If we agree that sampling and serendipity is needed, does it make more sense that we should use multiple approaches, in order to come close to all the important information?
Does it make no sense to script all tests in advance and aim for 100% Pass?
If you agree that quality is multi-dimensional , do you want to spend at least some thought and time for all orthogonal aspects?
All due respect to equivalance partitioning, but would you feel comfortable just ’cause some part of the functionality has pretty good coverage?
Maybe we can get most areas and aspects partly covered by samples, and spread the samples in a good way to have a nice shot at the serendipity we need to find most of the important information.
Maybe the spread doesn’t need to be theoretically perfect, by relying on tester skill and serendipity, we might go for the fastest, and richest, tests, so we can execute many of them.
As in Grounded Thory (and exploratory testing), we can change the sampling strategy as we learn more about the product.
Exercise: For the next 10 bugs you find, note if the issue was something you expected to find, or if you were looking for something else.
Or do it as a team effort, but only count really important issues, and make it a game:
Prediction (manufacturing) vs. Serendipity (qualitative analysis)
First, I must point out that there are no statements on which all testers would agree, because, in point of fact, testers cannot even agree on who counts as a tester.
However, it is certainly a safe statement to make among people who call themselves testers. You are not likely to hear an uproar over “Testing can’t be complete.” Part of that is because everyone in the room will think they understand what that statement means, even though they might not all have the same understanding.
I love that you invoked Strauss. Wow! Educated testers! Not many people like you around…
A few days ago I was testing a device consisting of two boxes connected together. My initial goal was to run through basic functional tests in order to calibrate the log file. As I did so, I discovered a major blocking problem. This was strange because I had just seen the device working before I shut it down. So, I decided to vary the startup sequence and timing of startup between the two boxes. It turned out that the exact sequence of starting up actually affects the functionality of the system later on. Unexpected!
This is an example of how the inquisitive attitude of testing helps us recognize new parts of the testing space that we might have been aware of in an academic sense (I know there are an infinity of sequences and timings for starting up two boxes that are connected) but didn’t realize were important risks (I had no plan to test startup sequence, at first, because I assumed it made no difference).
What causes us to notice these new sample-worthy regions? Puzzling behavior.
Keep your eyes open for puzzling behavior. It’s a sign that you may need to example your sample space.
— James
I like this post!
When facing situations in software testing where there is a need for qualitative sampling, I also think that you need to be prepared in order to have “luck”.
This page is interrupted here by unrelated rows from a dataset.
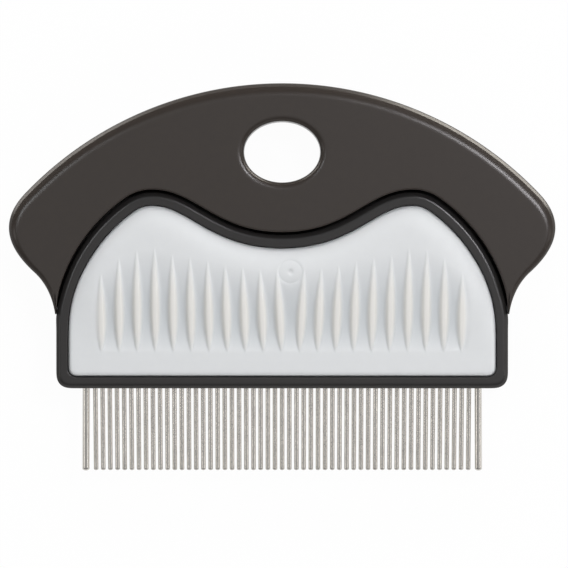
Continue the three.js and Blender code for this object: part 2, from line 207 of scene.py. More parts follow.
def bezier(a, b, c, d, count):
    """Cubic curve: its four points weighted by (1-t)^3, 3t(1-t)^2, 3t^2(1-t) and t^3 as t goes from 0 to 1."""
    t = np.linspace(0, 1, count)[:, None]
    a, b, c, d = (np.asarray(p, float) for p in (a, b, c, d))
    return (1 - t) ** 3 * a + 3 * t * (1 - t) ** 2 * b + 3 * t * t * (1 - t) * c + t ** 3 * d


def pulled(start, distance, angle):
    """The point at a distance from start, in a direction measured from straight down towards +X."""
    return (start[0] + distance * math.sin(angle), start[1] - distance * math.cos(angle))


def evenly(line, step):
    """The same line with points at equal steps of its length, its two ends kept."""
    run = np.concatenate([[0], np.cumsum(np.linalg.norm(np.diff(line, axis=0), axis=1))])
    count = max(2, int(round(run[-1] / step)) + 1)
    at = np.linspace(0, run[-1], count)
    return np.stack([np.interp(at, run, axis) for axis in line.T], 1)


def mirrored(half):
    """A half line from the middle outwards, made whole: from its right end over the middle to its left end."""
    return np.concatenate([half[:0:-1], half * (-1, 1)])


def moved_in(line, distance, closed=True):
    """Each point of an anticlockwise line moves inwards by the distance, square to the line's mean direction there."""
    if closed:
        before, after = np.roll(line, 1, 0), np.roll(line, -1, 0)
    else:
        before = np.concatenate([line[:1], line[:-1]])
        after = np.concatenate([line[1:], line[-1:]])
    along = after - before
    along /= np.maximum(np.linalg.norm(along, axis=1), 1e-9)[:, None]
    inwards = np.stack([-along[:, 1], along[:, 0]], 1)
    return line + inwards * np.broadcast_to(distance, len(line))[:, None]


def smooth_step(value, low, high):
    """0 below low, 1 above high, and 3t^2 - 2t^3 between them."""
    t = np.clip((value - low) / (high - low), 0, 1)
    return t * t * (3 - 2 * t)


def half_gap(y):
    """Half the width of the gap between grip and carrier: it closes to a hair at the foot of the parting line."""
    return SEAM_HAIR + (SEAM_GAP / 2 - SEAM_HAIR) * smooth_step(y, *GAP_RANGE)


def tongue_reach(y):
    """How far the tongue goes into the grip at a height: a trace at the foot of the parting line, 3 mm higher up."""
    growth = (TONGUE_DEPTH - TONGUE_TRACE) * smooth_step(y, *TONGUE_RANGE)
    return TONGUE_TRACE * smooth_step(y, *TRACE_RANGE) + growth


def rim_width(y):
    """Width of the carrier's rim beside the pad, measured from the parting line: widest along the top."""
    return RIM + RIM_SWELL[0] + RIM_SWELL[1] * smooth_step(y, *RIM_RANGE)


def parting_half():
    """Right half of the parting line, from the dip over the hump and down the flank to the side of the carrier."""
    shoulder = (SHOULDER_SHARE * HALF, SHOULDER_Y)
    turn = FLANK_SHARE * HALF - shoulder[0]
    flank = (shoulder[0] + turn, shoulder[1] - FLANK_DROP * turn)
    end = (HALF - SEAM_END_INSET, SEAM_END_Y)
    foot = (HALF + SEAM_GAP / 2, SEAM_FOOT_Y)
    rise, tail = flank[1] - end[1], end[1] - foot[1]
    return np.concatenate([
        bezier((0, DIP_Y), (DIP_PULLS[0] * shoulder[0], DIP_Y), (DIP_PULLS[1] * shoulder[0], SHOULDER_Y),
               shoulder, 900),
        bezier(shoulder, (shoulder[0] + SHOULDER_PULLS[0] * turn, SHOULDER_Y),
               pulled(flank, -SHOULDER_PULLS[1] * turn, FLANK_ANGLE), flank, 300)[1:],
        bezier(flank, pulled(flank, FLANK_PULLS[0] * rise, FLANK_ANGLE),
               pulled(end, -FLANK_PULLS[1] * rise, SEAM_END_ANGLE), end, 900)[1:],
        bezier(end, pulled(end, FOOT_PULL * tail, SEAM_END_ANGLE), (foot[0], foot[1] + FOOT_PULL * tail),
               foot, 200)[1:],
    ])


def silhouette_half():
    """Right half of the comb's outer edge: a circular arch, a rounded tip and a hollow flank."""
    drop = ARCH_Y - TIP_Y
    radius = (TIP_X ** 2 + drop ** 2) / (2 * drop)
    turn = math.asin(TIP_X / radius)
    swing = np.linspace(0, turn, 1500)
    arch = np.stack([radius * np.sin(swing), ARCH_Y - radius * (1 - np.cos(swing))], 1)
    tip_depth, hollow_depth = TIP_Y - WAIST[1], WAIST[1] - FOOT_Y
    foot = (HALF, FOOT_Y)
    return np.concatenate([
        arch,
        bezier(arch[-1], pulled(arch[-1], TIP_PULLS[0] * tip_depth, math.pi / 2 - turn),
               pulled(WAIST, TIP_PULLS[1] * tip_depth, math.pi - WAIST_ANGLE), WAIST, 700)[1:],
        bezier(WAIST, pulled(WAIST, HOLLOW_PULLS[0] * hollow_depth, -WAIST_ANGLE),
               (foot[0], foot[1] + HOLLOW_PULLS[1] * hollow_depth), foot, 400)[1:],
    ])


PARTING = evenly(mirrored(parting_half()), LINE_STEP)
SILHOUETTE = evenly(mirrored(silhouette_half()), LINE_STEP)


def low_corner(half, bottom, corner, count):
    """The lower left corner of a plate, a quarter of a circle from its side to its bottom."""
    turn = np.linspace(0, math.pi / 2, count)
    return np.stack([corner * (1 - np.cos(turn)) - half, bottom + corner * (1 - np.sin(turn))], 1)


def rounded(line, rounds):
    """Softens a closed line's corners: each point moves halfway to the mean of its neighbours, several times."""
    for _ in range(rounds):
        line = line + 0.5 * ((np.roll(line, 1, 0) + np.roll(line, -1, 0)) / 2 - line)
    return line


def handle_outline():
    """Closed outer and inner edges of the grip. Also says of each point whether it lies on the inner edge."""
    outer = SILHOUETTE[SILHOUETTE[:, 1] > GRIP_FOOT_Y]
    inner = moved_in(PARTING, -half_gap(PARTING[:, 1]), closed=False)
    inner = inner[inner[:, 1] > GRIP_FOOT_Y][::-1]
    outer, inner = evenly(outer, GRIP_STEP), evenly(inner, GRIP_STEP)
    line = np.concatenate([outer, inner])
    return line, np.arange(len(line)) >= len(outer)


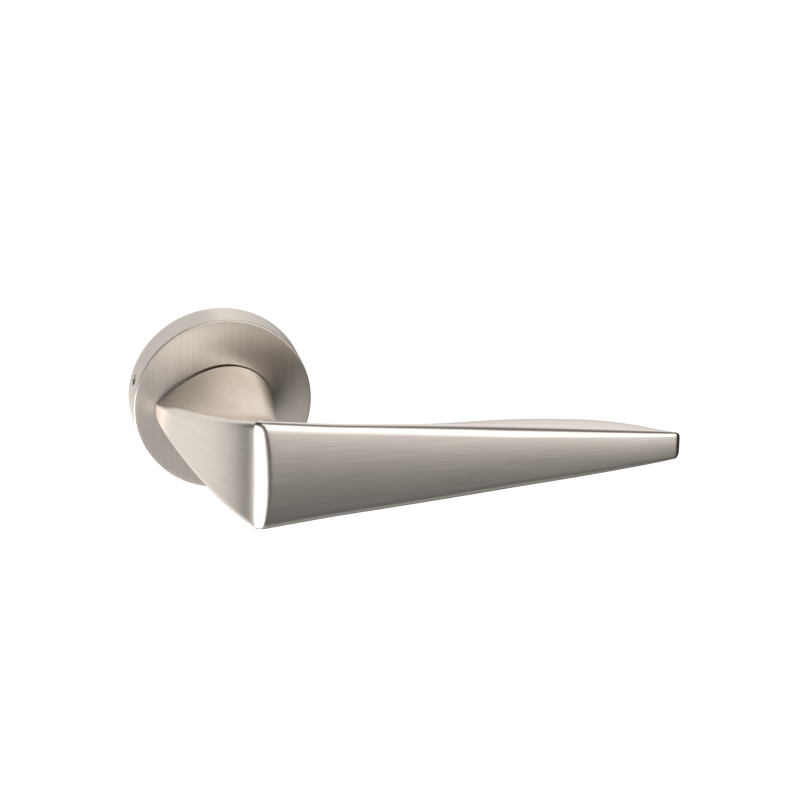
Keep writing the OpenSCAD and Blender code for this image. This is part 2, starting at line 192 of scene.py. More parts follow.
SATIN = rgb(0.800, 0.732, 0.660)
EDGE_HIGHLIGHT_TONE = 0.06 * 0.25      # how much lighter, and
WORN_POLISH = 0.08 * 0.25    # how much lighter its colour is, a painted edge highlight, and how much smoother the brushed metal is along its edges
QUARTER_TURN = 0.25          # turns the highlights' spread across the brush lines
BUMP_DEPTH = 0.02 * MM       # depth of brush lines and tool marks
PIT_DEPTH = 0.03 * MM        # depth of the eroded surface of moulded pieces


def brushed(name, rough=0.30, aniso=0.6, grain=1.0):
    """Satin-brushed nickel. Brush lines run along the UV map's first axis, in metres."""
    material, g = new_material(name)
    coords = g.node("ShaderNodeTexCoord").outputs["UV"]
    lines = g.noise(g.scaled(coords, (90, 3200, 1)), 1.0, 3.0, 0.6)
    long_lines = g.noise(g.scaled(coords, (40, 1500, 1), (3.1, 7.7, 0)), 1.0, 2.0, 0.5)
    fine = g.noise(g.scaled(coords, (300, 9000, 1), (9.3, 1.7, 0)), 1.0, 2.0, 0.6)
    cloud = g.noise(g.scaled(coords, (45, 45, 1), (5.0, 2.0, 0)), 1.0, 3.0, 0.5)
    brush = g.math("ADD", g.math("MULTIPLY", lines, 0.5), g.math("MULTIPLY", long_lines, 0.5))
    mask, _ = edge_mask(g, 0.5 * MM)
    shader = g.node("ShaderNodeBsdfPrincipled")
    tone = g.span(brush, 0.32, 0.68, 1.0 - 0.09 * grain, 1.0 + 0.07 * grain)
    tone = g.math("MULTIPLY", tone, g.span(cloud, 0.3, 0.7, 0.985, 1.01))
    # painted edge highlight: the colour is made lighter along the edges
    tone = g.math("ADD", tone, g.math("MULTIPLY", mask, EDGE_HIGHLIGHT_TONE))
    tint = g.node("ShaderNodeVectorMath", operation="SCALE")
    tint.inputs[0].default_value = SATIN[:3]
    g.link(tone, tint.inputs["Scale"])
    g.link(tint.outputs[0], shader.inputs["Base Color"])
    shader.inputs["Metallic"].default_value = 1.0
    roughness = g.span(brush, 0.3, 0.7, rough - 0.012 * grain, rough + 0.012 * grain)
    roughness = g.math("SUBTRACT", roughness, g.math("MULTIPLY", mask, WORN_POLISH))
    g.link(roughness, shader.inputs["Roughness"])
    shader.inputs["Anisotropic"].default_value = aniso
    shader.inputs["Anisotropic Rotation"].default_value = QUARTER_TURN
    tangent = g.node("ShaderNodeTangent", direction_type="UV_MAP", uv_map="UVMap")
    g.link(tangent.outputs[0], shader.inputs["Tangent"])
    height = g.math("ADD", g.math("MULTIPLY", lines, 0.35), g.math("MULTIPLY", fine, 0.65))
    g.link(g.bump(height, 0.02 * grain, BUMP_DEPTH), shader.inputs["Normal"])
    close_material(g, shader.outputs[0])
    return material


def position(g):
    """x, y and z of a point in its piece's own coordinates, in metres."""
    parts = g.node("ShaderNodeSeparateXYZ")
    g.link(g.node("ShaderNodeTexCoord").outputs["Object"], parts.inputs[0])
    return parts.outputs


def joined(g, x, y, z):
    made = g.node("ShaderNodeCombineXYZ")
    for socket, value in zip(made.inputs, (x, y, z)):
        g.feed(socket, value)
    return made.outputs[0]


def machined(name, colour, rough, work, axis_x=0.0, tarnish=0.15, wear=0.5, aniso=0.3, lines=3000):
    """Bare or plated metal with its tool marks: "turned" round the Y axis, "drawn" along it,
    or "rolled" sheet. Where axis_x is given, it is turned round two axes at plus and minus x."""
    material, g = new_material(name)
    x, y, z = position(g)
    if work == "turned":
        side = g.math("SUBTRACT", g.math("ABSOLUTE", x), axis_x) if axis_x else x
        square = g.math("ADD", g.math("MULTIPLY", side, side), g.math("MULTIPLY", z, z))
        radius = g.math("SQRT", square)
        axes, scales = (radius, y, x), (lines, lines, 30)
    elif work == "drawn":
        axes, scales = (x, y, z), (lines, 30, lines)
    else:
        axes, scales = (x, y, z), (lines, lines, 60)
    marks_at = joined(g, *(g.math("MULTIPLY", axis, scale) for axis, scale in zip(axes, scales)))
    marks = g.noise(marks_at, 1.0, 3.0, 0.6)
    whole = g.node("ShaderNodeTexCoord").outputs["Object"]
    cloud = g.noise(whole, 180, 4.0, 0.6)
    spots = g.noise(whole, 1600, 2.0, 0.5)
    mask, rounded = edge_mask(g, 0.25 * MM)
    dull = tuple(c * 0.72 for c in colour[:3]) + (1.0,)
    bright = tuple(min(1.0, c * 1.16) for c in colour[:3]) + (1.0,)
    shade = g.blend(g.span(cloud, 0.42, 0.72, 0.0, tarnish), colour, dull)
    shade = g.blend(g.span(spots, 0.62, 0.75, 0.0, tarnish * 0.6), shade, dull)
    shade = g.blend(g.math("MULTIPLY", mask, wear), shade, bright)
    shader = g.node("ShaderNodeBsdfPrincipled")
    g.link(shade, shader.inputs["Base Color"])
    shader.inputs["Metallic"].default_value = 1.0
    shader.inputs["Anisotropic"].default_value = aniso
    rough_marks = g.span(marks, 0.3, 0.7, rough - 0.06, rough + 0.06)
    rough_now = g.math("ADD", rough_marks, g.span(cloud, 0.35, 0.75, 0.0, 0.10))
    rough_now = g.math("SUBTRACT", rough_now, g.math("MULTIPLY", mask, 0.1 * wear))
    g.link(rough_now, shader.inputs["Roughness"])
    if work == "turned":
        tangent = g.node("ShaderNodeTangent", direction_type="RADIAL", axis="Y")
        g.link(tangent.outputs[0], shader.inputs["Tangent"])
    g.link(g.bump(marks, 0.25, BUMP_DEPTH, rounded), shader.inputs["Normal"])
    close_material(g, shader.outputs[0])
    return material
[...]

I have often heard colleagues say “How do you do to find those tricky bugs?” and I have sometimes answered that I was lucky. But the truth is that I have been prepared such as my chance of finding something has been increased. This can be done in several ways; one way is to try to maximize the possibility of catching an error and then, based on the result, tune in on areas where there seems to be a problem. I.e., if I go in to a test area for the first time I try to use broad test data that is tricky; or an error prone machine (http://thetesteye.com/blog/2008/04/an-error-prone-windows-machine/ ); or changing many settings at a time before running a test; etc.
As James point out, there are things that causes us to notice sample-worthy regions. Puzzling behavior is one good thing. Messy UI is another. Complex and multifarious functionality is a third.
Thanks for good comments!
Actually, I’m still surprised Grounded Theory hasn’t been picked up more for usage inside Software Testing. (I have only seen Grounded Theory used when studying how software testing is performed (James Bach and in a Finnish thesis)
Professor Kaner has talked about software testing as a social science, http://www.kaner.com/pdfs/KanerSocialScienceSTEP.pdf, so the step isn’t big to look more closely at Grounded Theory, which in several ways is remarkable approprite for (the way I look at) software testing.
The day after I wrote this post I was testing a specific functionality, and noticed a font size problem (bug 1) in a similar function.
So I compared with an old version of the product, used accelerators to do it, and noticed that they had changed (As Designed),
So when I looked close at the accelerators, I noticed a duplicate for an add-in (bug 2), and decided to deploy another one of those, which wasn’t possible (bug 3)
This is the everyday serendipity I like to see in testing.